The odds probably don't favor a big snowstorm for DC, but it is still too close to call and too soon to rule it out.

At least the 18Z GFS does get the edge of the precip to DC. We are well within the circulation of the 850 mb upper low, which means that there is potential for bands to wrap back.

If the storm comes in 50-75 miles closer than being depicted, we could easily get a 6+ inch snow event. That is within the margin of error with the event still 72 hours away.

Posted by: frontieradjust | December 23, 2010 6:38 PM | Report abuse

Wes, thanks a lot for the info and site. Sorry for the double post earlier...

Posted by: spgass1 | December 23, 2010 7:26 PM | Report abuse

frontieradjust....

i SOOOOOOO needed to see that. thank you.

why didn't i get a reply from CWG when other people did? (just asking, not mad)

Posted by: SnowDreamer | December 23, 2010 8:36 PM | Report abuse

Our current "storm" is a good example of why you need to consider the overall long term weather pattern when forecasting a big snow in DC. Wes has found that DC has never gotten more than 17" snow in a moderate to strong La Nina (as we are currently experiencing) for the entire winter. Nearly all of our really big DC snows have been associated with a moderate El Nino (like we had last winter), usually in the favored Jan. 20 - Feb. 20 "window of opportunity". It seems that an energetic southern stream with a strong subtropical jet (a distinguishing feature of El Nino) is a necessary ingredient for a big DC snow. The weak, wimpy La Nina southern stream just doesn't do the job!

Posted by: buzzburek | December 23, 2010 10:03 PM | Report abuse

Our current "storm" is a good example of why you need to consider the overall long term weather pattern when forecasting a big snow in DC. Wes has found that DC has never gotten more than 17" snow in a moderate to strong La Nina (as we are currently experiencing) for the entire winter. Nearly all of our really big DC snows have been associated with a moderate El Nino (like we had last winter), usually in the favored Jan. 20 - Feb. 20 "window of opportunity". It seems that an energetic southern stream with a strong subtropical jet (a distinguishing feature of El Nino) is a necessary ingredient for a big DC snow. The weak, wimpy La Nina southern stream just doesn't do the job!

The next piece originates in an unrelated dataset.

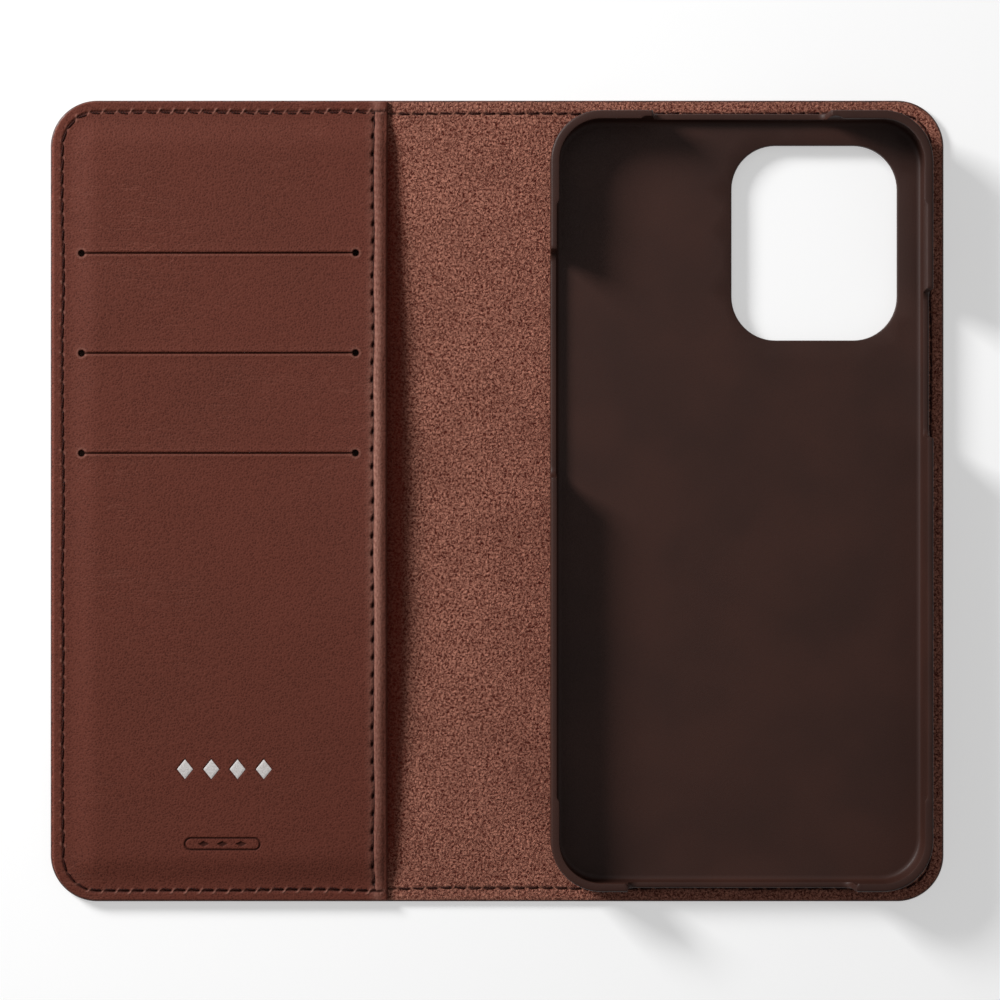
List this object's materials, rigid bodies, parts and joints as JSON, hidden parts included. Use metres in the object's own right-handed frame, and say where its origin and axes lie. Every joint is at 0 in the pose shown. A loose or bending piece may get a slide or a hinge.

Posted by: buzzburek | December 23, 2010 10:03 PM | Report abuse

Snowdreamer, I doubt that the there will be much of a westward shift as the 18Z gfs is pretty much towards the western edge of the ensemble guidance but of course I could be wrong. The 00Z nam certainly didn't move in that direction. I guess it's possible since we still have a couple of days to go before verification. However, I like the probabilites that were posted in the blog. Sorry in the delay in answering.

Posted by: wjunker | December 23, 2010 10:27 PM | Report abuse

Buzz, my stats only go back to 1950 so there could have been some back in before we were born.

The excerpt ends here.